A key figure that points out this difference is the price levels being noted for second-hand assets, which under the current environment have showed a remarkable resilience. Prices today are on average more than 50% above the lowest point noted in 2016. This ranges between as low as 22% for a 5-yrs old Capesize to 153% for a 15-yrs old Panamax. However, we should keep in mind that due to lack of liquidity in the market, we may well be already facing a much steeper drop.
Interestingly enough, the biggest differences noted are in the vintage age class units (with the Capesize segment being an exception), possibly displaying the lack of keen sellers even for vessels closer to their scrap age. The reason behind this is primarily the impression that the current crisis is not based on true long-term supply/demand trends but a mere temporary slow-down. To what extent however is this argument of sound basis? Taking a deeper look at the supply side of the market, we get a mixed picture.

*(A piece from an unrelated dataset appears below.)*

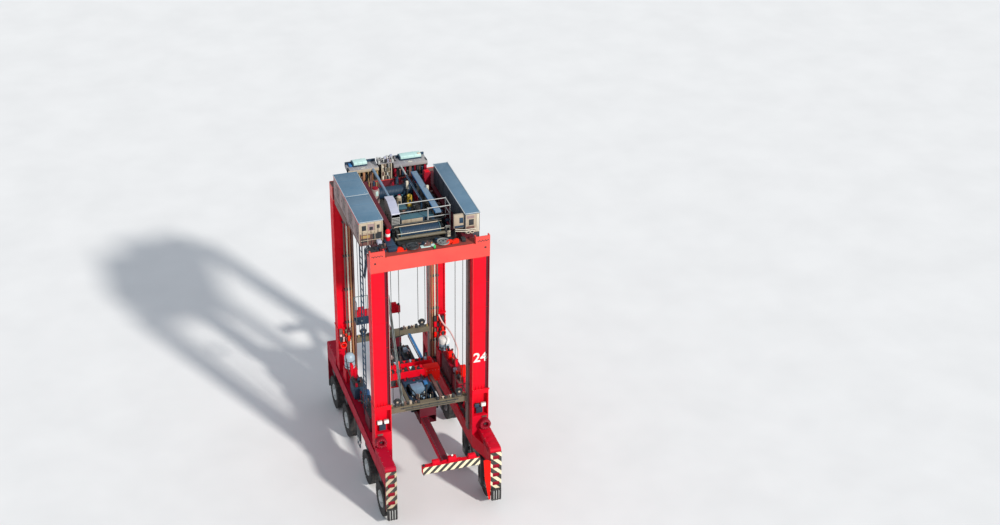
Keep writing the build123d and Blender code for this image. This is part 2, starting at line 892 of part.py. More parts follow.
def make_tyre(side_name, side, row, wheel_y):
    with BuildPart() as tyre:
        with BuildSketch(Plane.XZ):
            with Locations(((rim_radius + tyre_radius) / 2, 0)):
                Rectangle(tyre_radius - rim_radius, tyre_width)
        revolve(axis=Axis.Z)
        shoulders = tyre.edges().filter_by(GeomType.CIRCLE).sort_by(lambda edge: edge.radius)[-2:]
        fillet(shoulders, tyre_shoulder)
    tyre.part = tyre.part.moved(wheel_plane(side, wheel_y).location)
    save(tyre, f"tyre_{side_name}_{row}")


for side_name, side in sides.items():
    for row, wheel_y in wheel_rows.items():
        make_fork(side_name, side, row, wheel_y)
        make_rim(side_name, side, row, wheel_y)
        make_tyre(side_name, side, row, wheel_y)

# Spreader main beam: three webs between two flanges leave a bay for each telescopic arm
web_bottom = arm_bottom - arm_clearance
web_top = arm_top + arm_clearance
with BuildPart() as spreader_webs:
    for web_x in (-main_half, -main_wall / 2, main_half - main_wall):
        block(web_x, web_x + main_wall, -main_half_length, main_half_length, web_bottom, web_top)
save(spreader_webs, "spreader_webs")

with BuildPart() as spreader_flanges:
    block(-main_half, main_half, -main_half_length, main_half_length, main_bottom, web_bottom)
    block(-main_half, main_half, -main_half_length, main_half_length, web_top, main_top)
    for end in ends.values():
        block(-main_half, main_half, end * (rope_y - cross_width / 2), end * main_half_length, main_top,
              cross_bottom)
        pad_inner = end * (main_wall / 2 + arm_clearance)
        block(pad_inner, pad_inner + end * arm_width, end * main_half_length,
              end * (main_half_length - pad_length), web_bottom, arm_bottom - running_gap)
save(spreader_flanges, "spreader_flanges")

# Spreader cross beams with shoes that run against the guide rails
with BuildPart() as spreader_cross_beams:
    for end in ends.values():
        near = end * (rope_y - cross_width / 2)
        far = end * (rope_y + cross_width / 2)
        block(-cross_half, cross_half, near, far, cross_bottom, cross_top)
        for side in sides.values():
            block(side * cross_half, side * (rail_face - shoe_gap), near, far, cross_bottom, cross_top)
    bracket_face = hose_arm_x + hose_arm_thickness / 2 + hose_bracket_gap
    block(bracket_face, bracket_face + hose_bracket, hose_pivot_y - hose_bracket_lip,
          hose_pivot_y + hose_bracket_lip, cross_top, hose_pivot_z + hose_bracket_lip)
    rod_x(bracket_face, hose_arm_x - hose_arm_thickness / 2, hose_pivot_y, hose_pivot_z, hose_pin_radius)
save(spreader_cross_beams, "spreader_cross_beams")

# Sheaves with cheek plates on the cross beams
with BuildPart() as spreader_sheaves:
    for end in ends.values():
        for side in sides.values():
            centre_x = side * sheave_x
            with Locations((centre_x, end * rope_y, spreader_sheave_z)):
                Cylinder(sheave_radius - rope_radius - running_gap, sheave_width, rotation=(90, 0, 0))
            for cheek in (-1, 1):
                cheek_y = end * rope_y + cheek * (sheave_width / 2)
                block(centre_x - cheek_half, centre_x + cheek_half, cheek_y,
                      cheek_y + cheek * top_block_wall, cross_top, spreader_sheave_z + cheek_half)
save(spreader_sheaves, "spreader_sheaves")

# Red head of the spreader: a front beam with two windows and a back beam, both on feet
with BuildPart() as spreader_head:
    block(-head_half, head_half, head_front, head_rear, head_bottom, head_bottom + head_height)
    for window_left, window_right in (
            (-head_half + head_wall, -tie_x - tie_width - head_window_edge),
            (-tie_x + head_window_edge, head_box_left)):
        block(window_left, window_right, head_front, head_rear, head_bottom + head_wall,
              head_bottom + head_height - head_window_top, Mode.SUBTRACT)
    block(-head_foot_half, head_foot_half, head_front, head_rear, main_top, head_bottom)
    block(-back_half, back_half, back_front, back_rear, head_bottom, head_bottom + back_height)
    block(-head_foot_half, head_foot_half, back_front, back_rear, main_top, head_bottom)
save(spreader_head, "spreader_head")

# Tie beams from the cross beams to the head
with BuildPart() as spreader_ties:
    cross_face = rope_y - cross_width / 2
    for side in sides.values():
        for tie_start, tie_end in ((-cross_face, head_front), (head_rear, back_front), (back_rear, cross_face)):
            block(side * tie_x, side * (tie_x + tie_width), tie_start, tie_end, tie_bottom,
                  tie_bottom + tie_height)
save(spreader_ties, "spreader_ties")

# Tray, motor and pumps that stand on the main beam
with BuildPart() as spreader_units:
    unit(spreader_tray_left, spreader_tray_width, spreader_tray_front, spreader_tray_length, main_top,
         spreader_tray_height)
    unit(spreader_motor_left, spreader_motor_width, spreader_motor_front, spreader_motor_length,
         main_top + spreader_tray_height, spreader_motor_height)
    unit(rear_unit_left, rear_unit_width, rear_unit_front, rear_unit_length, main_top, rear_unit_height)
    unit(rear_pump_left, rear_pump_width, rear_pump_front, rear_pump_length, main_top, rear_pump_height)
save(spreader_units, "spreader_units")


# Telescopic arms, each with its end beam and two twistlocks
def make_telescope(end_name, end, side):
    with BuildPart() as telescope:
        arm_inner = side * (main_wall / 2 + arm_clearance)
        beam_near = end * (lock_y - end_beam_width / 2)
        beam_far = end * (lock_y + end_beam_width / 2)
        block(arm_inner, arm_inner + side * arm_width, end * arm_inner_end, beam_near, arm_bottom, arm_top)
        block(arm_inner, arm_inner + side * arm_width, end * arm_inner_end,
              end * (arm_inner_end + pad_length), arm_top, arm_top + arm_clearance - running_gap)
        block(-end_beam_half, end_beam_half, beam_near, beam_far, end_beam_bottom,
              end_beam_bottom + end_beam_height)
        for lock_side in sides.values():
            lock_centre = lock_side * lock_x
            neck_foot = seat_height - lock_neck
            rod_z(lock_centre, end * lock_y, neck_foot, end_beam_bottom, lock_neck_radius)
            block(lock_centre - lock_head_width / 2, lock_centre + lock_head_width / 2,
                  end * lock_y - lock_head_length / 2, end * lock_y + lock_head_length / 2,
                  neck_foot - lock_head_height, neck_foot)
    save(telescope, f"telescope_{end_name}")


make_telescope("front", -1, -1)
make_telescope("rear", 1, 1)

# Hose arm hinged in front of the left end of the front cross beam
with BuildPart() as hose_arm:
    tilt = radians(hose_arm_angle)
    pivot_plane = Plane(origin=(hose_arm_x, hose_pivot_y, hose_pivot_z), x_dir=(0, cos(tilt), sin(tilt)),
                        z_dir=(1, 0, 0))
    with BuildSketch(pivot_plane):
        with Locations((hose_arm_length / 2, 0)):
            Rectangle(hose_arm_length, hose_arm_depth)
        Circle(hose_arm_depth / 2)
        Circle(hose_pin_radius + running_gap, mode=Mode.SUBTRACT)
    extrude(amount=hose_arm_thickness / 2, both=True)
save(hose_arm, "hose_arm")
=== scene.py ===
"""Dresses the shuttle carrier: paint, wheels, housings, spreader, ropes and the small parts on them."""
import math
import random

import bmesh
import bpy
from mathutils import Matrix, Vector


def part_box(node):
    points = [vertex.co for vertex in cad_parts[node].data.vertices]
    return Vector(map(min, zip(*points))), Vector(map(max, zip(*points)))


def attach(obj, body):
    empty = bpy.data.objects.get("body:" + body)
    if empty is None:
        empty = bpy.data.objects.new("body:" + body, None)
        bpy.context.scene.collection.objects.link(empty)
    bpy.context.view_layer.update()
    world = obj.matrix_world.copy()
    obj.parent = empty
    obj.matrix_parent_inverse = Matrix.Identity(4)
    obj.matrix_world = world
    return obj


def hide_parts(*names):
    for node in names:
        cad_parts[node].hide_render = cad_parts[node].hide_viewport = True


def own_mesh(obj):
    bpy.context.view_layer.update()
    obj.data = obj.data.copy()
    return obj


bl_info = {
    "name": "Shuttle carrier dressing",
    "version": (1, 0, 0),
    "blender": (4, 5, 0),
    "location": "View3D > Sidebar > Carrier",
    "description": "Finishes and small parts of a container shuttle carrier",
    "category": "Object",
}

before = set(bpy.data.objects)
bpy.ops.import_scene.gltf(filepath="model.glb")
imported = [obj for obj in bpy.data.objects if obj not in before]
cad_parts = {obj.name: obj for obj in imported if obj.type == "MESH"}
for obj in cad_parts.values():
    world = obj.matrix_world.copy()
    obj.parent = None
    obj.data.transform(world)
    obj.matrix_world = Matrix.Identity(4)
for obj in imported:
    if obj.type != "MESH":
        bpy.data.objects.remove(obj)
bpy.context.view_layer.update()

# Names and directions that repeat
SIDES = {"left": -1, "right": 1}
ENDS = {"front": -1, "rear": 1}
ROWS = (1, 2, 3, 4)
LEFT, RIGHT = (-1, 0, 0), (1, 0, 0)
FRONT, REAR = (0, -1, 0), (0, 1, 0)
UP = (0, 0, 1)
SHARP_ANGLE = math.radians(32)
BOLT_ROOT = 0.004

# Heights and places of the frame, in metres
BEAM_TOP = 11.78
GIRDER_TOP = 11.9
GIRDER_OUTER = 1.91
DECK_TOP = 11.52
BOGIE_TOP = 2.65
BOGIE_BOTTOM = 2.0
NOSE_TOP = 2.95
NOSE_WIDTH = 0.47
FIN_FACE = 5.032
LEG_NEAR = 2.84
LEG_FAR = 3.36
JOINT_HEIGHT = 4.8
JOINT_THICKNESS = 0.06
JOINT_LIP = 0.025
LEG_PLATE = 0.04
LEG_RECESS = 0.06
FOOT_RECESS = 0.23
NUMBER_FOOT = 6.2
FONT_PER_DIGIT = 1.38
LAMP_DEPTH = 0.11
LAMP_WIDTH = 0.21
LAMP_INSET = 0.21
LAMP_HEIGHT = 4.05
LUG_WIDTH = 0.59
EYE_INSET = 0.19
EYE_DROP = 0.21
NOSE_PLATE = 0.05
NOSE_POCKETS = 4
NOSE_POCKET_WIDTH = 0.29
NOSE_POCKET_HEIGHT = 0.19
NOSE_POCKET_PITCH = 0.44
NOSE_POCKET_FIRST = 1.13
BUMPER_INSET = 0.02
BUMPER_DEPTH = 0.09

# Hoist
SHEAVE_RADIUS = 0.16
SHEAVE_WIDTH = 0.06
ROPE_RADIUS = 0.014
ROPE_TURNS = 40
ROPE_Y = 2.78
TOP_SHEAVE_HEIGHT = 11.0
FLAT_SHEAVE_X = 0.62
FLAT_SHEAVE_Y = 2.97
FLAT_SHEAVE_LIFT = 0.08
FLAT_SHEAVE_THICKNESS = 0.06
DRUM_REACH = 0.14
DRUM_FLANGE = 0.03
DRUM_TURNS = 24
DRUM_SHAFT = 0.0698
RAIL_FACE = 1.64
PIPE_RADIUS = 0.045
PIPE_X = 1.79
PIPE_PITCH = 0.12
PIPE_Y = 2.748
PIPE_TOP = 11.145

# Housings and deck
CAP_LIP = 0.025
CAP_THICKNESS = 0.04
HOUSE_SPLIT = (-0.08, -0.04)
DUCT_X = -0.65
CONDUIT_X = 0.53
DUCT_Z = 12.305
SHELF_FRONT = 2.9
FILTER_X = -1.0
FILTER_Y = 1.24
MOTOR_LEFT_X = -0.11
MOTOR_RIGHT_X = 0.33
MOTOR_Y = 0.85
LADDER_X = -2.18
LADDER_FRONT = -1.06
LADDER_WIDTH = 0.42
LANDING = 7.21
TANK_X = 2.13
TANK_Y = 2.07

# Wheels
RIM_RADIUS = 0.372
TYRE_LUGS = 34

# Spreader
CROSS_HEIGHT = 0.25
CROSS_WIDTH = 0.23
SPREADER_TOP = 3.555
SPREADER_END = 2.74
ARM_TOP = 3.525
ARM_INNER = 0.02
ARM_HEIGHT = 0.3
ARM_START = 1.49
ARM_COVER = 0.0097
LOCK_X = 1.1295
LOCK_Y = 5.9925
LOCK_SHANK = 0.0298
END_BEAM_TOP = 3.55
END_BEAM_HEIGHT = 0.35
END_BEAM_WIDTH = 0.225
HOSE_ARM_X = -1.09
HOSE_PIVOT_Y = 2.7
HOSE_PIVOT_Z = 4.44
HOSE_ARM_LENGTH = 4.46
HOSE_ARM_HALF = 0.104
HOSE_ARM_ANGLE = 65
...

On the one hand, the y-o-y fleet growth this May compared to May 2016 is a bearish factor, with a 3.2% growth noted this year, which is approximately 1% higher than what was being seen in 2016. On the other hand, when taking a look at the orderbook, we see a more optimistic perspective emerge. Right now, we have approximately 252 units in the global orderbook for delivery in 2021, much lower compared to 2016 number, as well as a much healthier ratio to overage fleet which is now at 24.3% compared to 51.1% back in 2016. Yet, it is also important to mention that this year we have seen more new orders placed compared to what was being seen during Jan-May 2016 period and a lower cancellation/slippage ratio of around 32.5%. This illustrates once again the confidence that owners have in the market and the strong hope that a ‚compressed spring effect” is being noted in the global economy.
On the demand side, forecasts for 2021 are much more bullish than most were seeing back in 2016 for the prospects of 2017. For example, the WTO is forecasting that global trade growth will sit somewhere between 21%-24% next year. However, starting from a much lower base as estimates for 2020 are between -12.9% and -31.9%. The respective slowdown of trade in 2016 was 1.3% and the forecast back then for 2017 was 2.5% according to WTO.
In addition, the global GDP growth forecast by the IMF for 2021 is 5.8%, a bullish figure compared to the corresponding forecast back in 2016 for 2017 which was 3.5%. These figures should not be taken on their face value but more so as an indicator that most still hold a fair bit of optimism over what the future holds.
With all this in mind, it is interesting to note that SnP activity has remained anemic this year so far, with levels much lower to those that were witnessed in the respective period of 2016. One of the biggest issues faced has been the gap between buyers and sellers in the market increasing considerably, with the former hoping to see bargain deals of the likes they would have seen back in 2016, while the latter would rather take a wait and see attitude rather than rush any sale. Who will eventually fold in this tug of war will be seen over the next couple of months.